▸ **Exercise requirements**
Go through the lines below. Copy those with "this".
* * * * * * *
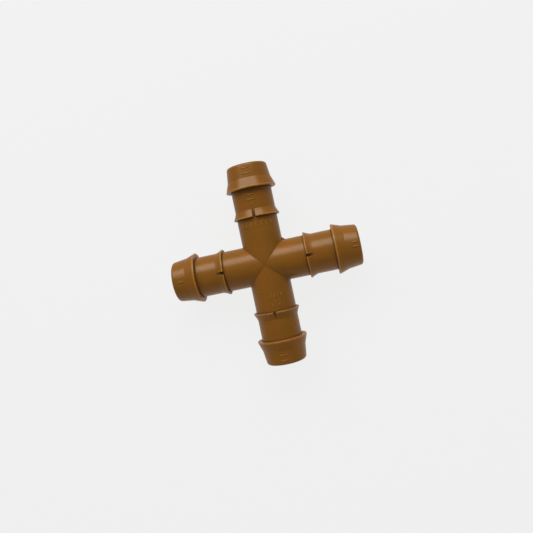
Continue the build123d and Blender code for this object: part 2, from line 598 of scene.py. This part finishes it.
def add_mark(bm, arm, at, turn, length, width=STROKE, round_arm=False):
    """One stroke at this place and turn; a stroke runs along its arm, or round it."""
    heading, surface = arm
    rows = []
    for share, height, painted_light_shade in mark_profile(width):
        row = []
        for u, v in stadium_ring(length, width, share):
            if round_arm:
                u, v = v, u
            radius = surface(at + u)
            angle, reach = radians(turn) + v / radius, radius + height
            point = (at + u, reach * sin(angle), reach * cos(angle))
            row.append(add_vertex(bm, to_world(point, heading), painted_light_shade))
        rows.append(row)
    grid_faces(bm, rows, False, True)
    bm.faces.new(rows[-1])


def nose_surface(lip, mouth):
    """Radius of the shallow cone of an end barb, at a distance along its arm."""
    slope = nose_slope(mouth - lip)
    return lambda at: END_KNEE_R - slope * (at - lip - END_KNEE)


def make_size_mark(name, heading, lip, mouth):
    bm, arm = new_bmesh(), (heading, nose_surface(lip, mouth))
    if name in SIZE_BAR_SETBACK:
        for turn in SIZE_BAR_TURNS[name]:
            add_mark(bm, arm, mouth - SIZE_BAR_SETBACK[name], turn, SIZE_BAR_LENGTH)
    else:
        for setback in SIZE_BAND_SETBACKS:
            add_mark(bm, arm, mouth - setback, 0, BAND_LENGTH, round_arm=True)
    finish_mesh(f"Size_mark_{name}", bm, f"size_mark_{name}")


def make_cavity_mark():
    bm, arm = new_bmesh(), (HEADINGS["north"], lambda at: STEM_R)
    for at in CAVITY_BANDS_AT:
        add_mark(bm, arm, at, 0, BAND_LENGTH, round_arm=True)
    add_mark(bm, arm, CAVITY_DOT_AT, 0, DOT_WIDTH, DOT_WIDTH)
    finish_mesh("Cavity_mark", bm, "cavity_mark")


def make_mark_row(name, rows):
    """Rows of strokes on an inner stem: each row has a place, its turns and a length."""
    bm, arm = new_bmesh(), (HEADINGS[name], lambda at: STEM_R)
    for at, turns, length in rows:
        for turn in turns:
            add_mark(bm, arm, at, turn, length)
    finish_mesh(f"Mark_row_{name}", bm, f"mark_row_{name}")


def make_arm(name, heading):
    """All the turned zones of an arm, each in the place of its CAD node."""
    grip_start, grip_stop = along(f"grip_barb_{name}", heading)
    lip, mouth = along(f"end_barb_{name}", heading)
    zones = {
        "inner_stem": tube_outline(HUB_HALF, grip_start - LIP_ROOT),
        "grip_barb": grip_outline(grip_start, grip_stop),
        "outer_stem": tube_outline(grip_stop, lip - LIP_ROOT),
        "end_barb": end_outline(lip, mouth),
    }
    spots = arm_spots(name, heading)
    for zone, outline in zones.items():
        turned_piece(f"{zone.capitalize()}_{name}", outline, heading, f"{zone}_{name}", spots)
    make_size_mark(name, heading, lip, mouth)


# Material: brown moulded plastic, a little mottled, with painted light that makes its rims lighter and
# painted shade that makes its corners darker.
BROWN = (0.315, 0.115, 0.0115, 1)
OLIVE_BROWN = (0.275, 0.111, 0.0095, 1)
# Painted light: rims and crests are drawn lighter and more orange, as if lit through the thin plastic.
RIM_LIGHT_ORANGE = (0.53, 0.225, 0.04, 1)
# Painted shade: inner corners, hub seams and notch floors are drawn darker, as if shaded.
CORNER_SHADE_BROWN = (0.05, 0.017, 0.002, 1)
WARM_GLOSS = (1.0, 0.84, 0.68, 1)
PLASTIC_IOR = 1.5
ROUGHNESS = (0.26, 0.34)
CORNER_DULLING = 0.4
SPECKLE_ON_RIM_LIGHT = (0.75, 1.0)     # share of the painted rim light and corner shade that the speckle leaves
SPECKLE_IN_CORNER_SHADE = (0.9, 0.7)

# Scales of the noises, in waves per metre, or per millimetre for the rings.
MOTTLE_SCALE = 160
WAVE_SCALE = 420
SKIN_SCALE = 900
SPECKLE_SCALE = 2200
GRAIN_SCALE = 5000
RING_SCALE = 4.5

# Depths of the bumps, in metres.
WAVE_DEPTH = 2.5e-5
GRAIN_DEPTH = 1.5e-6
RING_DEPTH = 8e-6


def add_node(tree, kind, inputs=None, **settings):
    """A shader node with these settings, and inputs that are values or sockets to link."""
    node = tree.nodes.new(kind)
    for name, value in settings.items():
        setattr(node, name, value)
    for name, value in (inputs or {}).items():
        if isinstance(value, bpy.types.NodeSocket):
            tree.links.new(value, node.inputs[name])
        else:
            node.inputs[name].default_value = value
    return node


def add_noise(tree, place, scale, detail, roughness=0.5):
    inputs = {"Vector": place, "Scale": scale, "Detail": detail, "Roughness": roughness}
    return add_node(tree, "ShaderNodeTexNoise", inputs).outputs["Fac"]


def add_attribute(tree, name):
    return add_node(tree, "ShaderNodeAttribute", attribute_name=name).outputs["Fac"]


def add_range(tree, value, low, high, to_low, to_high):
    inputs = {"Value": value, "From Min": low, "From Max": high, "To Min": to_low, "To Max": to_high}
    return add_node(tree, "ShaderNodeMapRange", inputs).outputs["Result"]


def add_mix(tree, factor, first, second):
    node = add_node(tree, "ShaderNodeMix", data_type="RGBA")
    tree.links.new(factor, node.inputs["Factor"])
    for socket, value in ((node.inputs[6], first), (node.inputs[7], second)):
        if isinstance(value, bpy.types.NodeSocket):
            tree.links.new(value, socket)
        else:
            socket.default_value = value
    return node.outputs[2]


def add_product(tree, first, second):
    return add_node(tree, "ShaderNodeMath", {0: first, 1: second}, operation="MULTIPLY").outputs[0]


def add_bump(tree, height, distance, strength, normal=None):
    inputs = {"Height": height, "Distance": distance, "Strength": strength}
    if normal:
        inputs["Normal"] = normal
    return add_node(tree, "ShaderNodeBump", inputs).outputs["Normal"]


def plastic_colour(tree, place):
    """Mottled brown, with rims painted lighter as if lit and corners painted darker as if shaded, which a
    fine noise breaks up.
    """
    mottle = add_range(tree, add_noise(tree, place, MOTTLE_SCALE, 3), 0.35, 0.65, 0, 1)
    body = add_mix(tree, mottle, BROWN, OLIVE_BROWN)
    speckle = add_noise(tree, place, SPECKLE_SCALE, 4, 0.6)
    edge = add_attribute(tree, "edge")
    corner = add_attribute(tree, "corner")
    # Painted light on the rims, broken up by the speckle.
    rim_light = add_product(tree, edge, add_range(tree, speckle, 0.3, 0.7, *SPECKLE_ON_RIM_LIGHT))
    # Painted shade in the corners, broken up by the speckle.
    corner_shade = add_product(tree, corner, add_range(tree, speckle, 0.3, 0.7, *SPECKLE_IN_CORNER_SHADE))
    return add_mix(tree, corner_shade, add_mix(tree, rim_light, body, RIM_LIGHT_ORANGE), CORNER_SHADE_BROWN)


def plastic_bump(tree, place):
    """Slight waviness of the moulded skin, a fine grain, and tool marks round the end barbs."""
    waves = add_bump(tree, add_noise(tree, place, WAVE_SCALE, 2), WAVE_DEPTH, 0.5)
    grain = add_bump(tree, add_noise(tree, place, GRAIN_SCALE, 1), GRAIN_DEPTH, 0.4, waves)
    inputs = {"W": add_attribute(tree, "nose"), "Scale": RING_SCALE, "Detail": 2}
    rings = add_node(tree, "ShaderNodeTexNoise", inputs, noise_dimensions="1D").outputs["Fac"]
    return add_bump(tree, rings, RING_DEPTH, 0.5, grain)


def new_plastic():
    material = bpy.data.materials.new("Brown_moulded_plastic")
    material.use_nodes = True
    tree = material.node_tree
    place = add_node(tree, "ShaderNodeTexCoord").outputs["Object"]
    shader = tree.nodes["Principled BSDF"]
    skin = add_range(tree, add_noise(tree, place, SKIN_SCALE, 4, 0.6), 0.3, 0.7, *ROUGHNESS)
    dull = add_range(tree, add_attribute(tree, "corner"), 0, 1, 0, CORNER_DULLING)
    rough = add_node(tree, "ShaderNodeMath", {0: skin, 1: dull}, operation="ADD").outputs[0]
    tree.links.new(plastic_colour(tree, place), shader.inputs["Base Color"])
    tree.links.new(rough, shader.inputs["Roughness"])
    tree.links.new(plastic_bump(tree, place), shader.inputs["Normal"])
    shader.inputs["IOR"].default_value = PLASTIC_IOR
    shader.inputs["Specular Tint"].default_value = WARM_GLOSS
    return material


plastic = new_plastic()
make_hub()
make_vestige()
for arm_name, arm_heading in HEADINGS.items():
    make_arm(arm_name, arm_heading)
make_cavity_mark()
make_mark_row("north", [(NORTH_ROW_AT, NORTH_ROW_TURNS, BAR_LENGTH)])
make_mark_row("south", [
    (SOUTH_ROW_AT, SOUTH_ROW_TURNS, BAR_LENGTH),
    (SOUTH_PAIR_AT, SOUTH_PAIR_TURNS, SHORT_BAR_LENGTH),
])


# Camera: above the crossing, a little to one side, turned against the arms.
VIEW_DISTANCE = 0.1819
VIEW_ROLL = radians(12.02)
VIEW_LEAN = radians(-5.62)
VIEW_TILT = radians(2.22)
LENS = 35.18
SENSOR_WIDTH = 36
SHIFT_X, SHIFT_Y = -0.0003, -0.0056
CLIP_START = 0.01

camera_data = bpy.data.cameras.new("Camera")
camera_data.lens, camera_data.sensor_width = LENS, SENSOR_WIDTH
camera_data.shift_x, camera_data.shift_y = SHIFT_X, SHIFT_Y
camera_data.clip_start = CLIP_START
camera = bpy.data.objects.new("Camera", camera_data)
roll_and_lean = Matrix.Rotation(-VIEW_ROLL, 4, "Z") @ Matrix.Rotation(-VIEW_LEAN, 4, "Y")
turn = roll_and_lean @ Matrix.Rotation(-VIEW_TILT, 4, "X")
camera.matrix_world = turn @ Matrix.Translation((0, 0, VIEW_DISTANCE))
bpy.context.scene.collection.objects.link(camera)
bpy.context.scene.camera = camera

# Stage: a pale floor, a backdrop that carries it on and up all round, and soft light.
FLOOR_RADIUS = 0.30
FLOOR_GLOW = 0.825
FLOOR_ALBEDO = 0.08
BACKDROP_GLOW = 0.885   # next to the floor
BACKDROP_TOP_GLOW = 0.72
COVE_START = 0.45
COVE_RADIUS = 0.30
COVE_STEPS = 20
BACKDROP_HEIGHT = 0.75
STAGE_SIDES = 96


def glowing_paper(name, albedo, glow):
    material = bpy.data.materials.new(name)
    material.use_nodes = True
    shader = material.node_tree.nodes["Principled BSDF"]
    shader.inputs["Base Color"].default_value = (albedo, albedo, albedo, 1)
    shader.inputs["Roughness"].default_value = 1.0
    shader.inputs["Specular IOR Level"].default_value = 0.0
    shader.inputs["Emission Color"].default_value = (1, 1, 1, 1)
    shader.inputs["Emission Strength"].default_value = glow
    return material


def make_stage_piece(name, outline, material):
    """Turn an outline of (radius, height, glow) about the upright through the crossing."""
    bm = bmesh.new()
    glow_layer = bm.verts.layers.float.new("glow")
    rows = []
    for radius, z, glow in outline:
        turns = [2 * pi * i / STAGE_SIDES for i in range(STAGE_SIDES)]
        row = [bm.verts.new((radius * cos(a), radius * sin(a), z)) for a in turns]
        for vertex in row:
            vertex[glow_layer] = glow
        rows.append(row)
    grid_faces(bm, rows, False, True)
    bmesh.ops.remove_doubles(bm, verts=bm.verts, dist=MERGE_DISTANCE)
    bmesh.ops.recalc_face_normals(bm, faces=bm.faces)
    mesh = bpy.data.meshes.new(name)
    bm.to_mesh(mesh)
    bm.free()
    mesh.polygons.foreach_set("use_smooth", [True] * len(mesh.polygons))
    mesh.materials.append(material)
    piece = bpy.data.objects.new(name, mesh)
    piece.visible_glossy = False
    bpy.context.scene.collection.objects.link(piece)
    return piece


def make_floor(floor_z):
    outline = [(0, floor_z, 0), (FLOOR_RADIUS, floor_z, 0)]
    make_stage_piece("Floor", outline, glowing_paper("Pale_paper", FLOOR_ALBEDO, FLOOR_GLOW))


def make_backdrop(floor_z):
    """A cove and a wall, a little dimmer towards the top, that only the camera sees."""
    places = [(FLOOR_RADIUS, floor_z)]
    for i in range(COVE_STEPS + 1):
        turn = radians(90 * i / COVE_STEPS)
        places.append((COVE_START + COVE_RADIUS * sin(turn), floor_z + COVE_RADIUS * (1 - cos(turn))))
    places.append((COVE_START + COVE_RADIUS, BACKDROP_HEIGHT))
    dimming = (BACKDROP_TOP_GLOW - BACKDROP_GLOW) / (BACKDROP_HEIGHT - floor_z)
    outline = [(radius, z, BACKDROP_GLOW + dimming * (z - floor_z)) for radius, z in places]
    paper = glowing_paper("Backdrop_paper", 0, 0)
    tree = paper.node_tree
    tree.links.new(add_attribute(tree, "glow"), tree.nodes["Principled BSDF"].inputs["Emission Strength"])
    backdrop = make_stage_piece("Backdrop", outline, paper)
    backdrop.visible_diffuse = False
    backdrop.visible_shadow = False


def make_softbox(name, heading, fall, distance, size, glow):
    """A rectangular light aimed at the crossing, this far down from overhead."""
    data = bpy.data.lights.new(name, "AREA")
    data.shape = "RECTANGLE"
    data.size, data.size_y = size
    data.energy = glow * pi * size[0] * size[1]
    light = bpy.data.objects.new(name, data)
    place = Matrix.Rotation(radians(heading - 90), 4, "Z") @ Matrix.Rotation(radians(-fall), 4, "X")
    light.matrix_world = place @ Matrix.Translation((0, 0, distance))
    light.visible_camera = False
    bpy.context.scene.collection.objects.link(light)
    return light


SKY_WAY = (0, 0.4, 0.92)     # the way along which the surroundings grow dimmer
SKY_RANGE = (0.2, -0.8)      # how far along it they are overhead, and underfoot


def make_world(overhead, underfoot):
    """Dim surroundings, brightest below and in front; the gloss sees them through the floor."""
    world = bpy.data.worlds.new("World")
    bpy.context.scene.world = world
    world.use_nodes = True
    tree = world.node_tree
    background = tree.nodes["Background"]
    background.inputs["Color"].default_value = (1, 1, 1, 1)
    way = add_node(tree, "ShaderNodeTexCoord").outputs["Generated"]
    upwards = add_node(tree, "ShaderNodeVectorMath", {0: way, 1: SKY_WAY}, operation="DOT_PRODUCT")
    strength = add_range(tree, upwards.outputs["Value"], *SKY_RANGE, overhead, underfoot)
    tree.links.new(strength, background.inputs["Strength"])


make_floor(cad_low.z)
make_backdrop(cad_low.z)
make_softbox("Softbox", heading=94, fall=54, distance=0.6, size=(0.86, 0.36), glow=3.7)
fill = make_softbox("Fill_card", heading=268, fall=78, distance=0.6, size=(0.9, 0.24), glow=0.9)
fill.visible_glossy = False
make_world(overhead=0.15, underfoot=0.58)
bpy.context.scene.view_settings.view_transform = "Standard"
* * * * * * *
▸ **Exercise answer**
Continue the build123d and Blender code for this object: part 2, from line 598 of scene.py. This part finishes it.
    """One stroke at this place and turn; a stroke runs along its arm, or round it."""
    """A rectangular light aimed at the crossing, this far down from overhead."""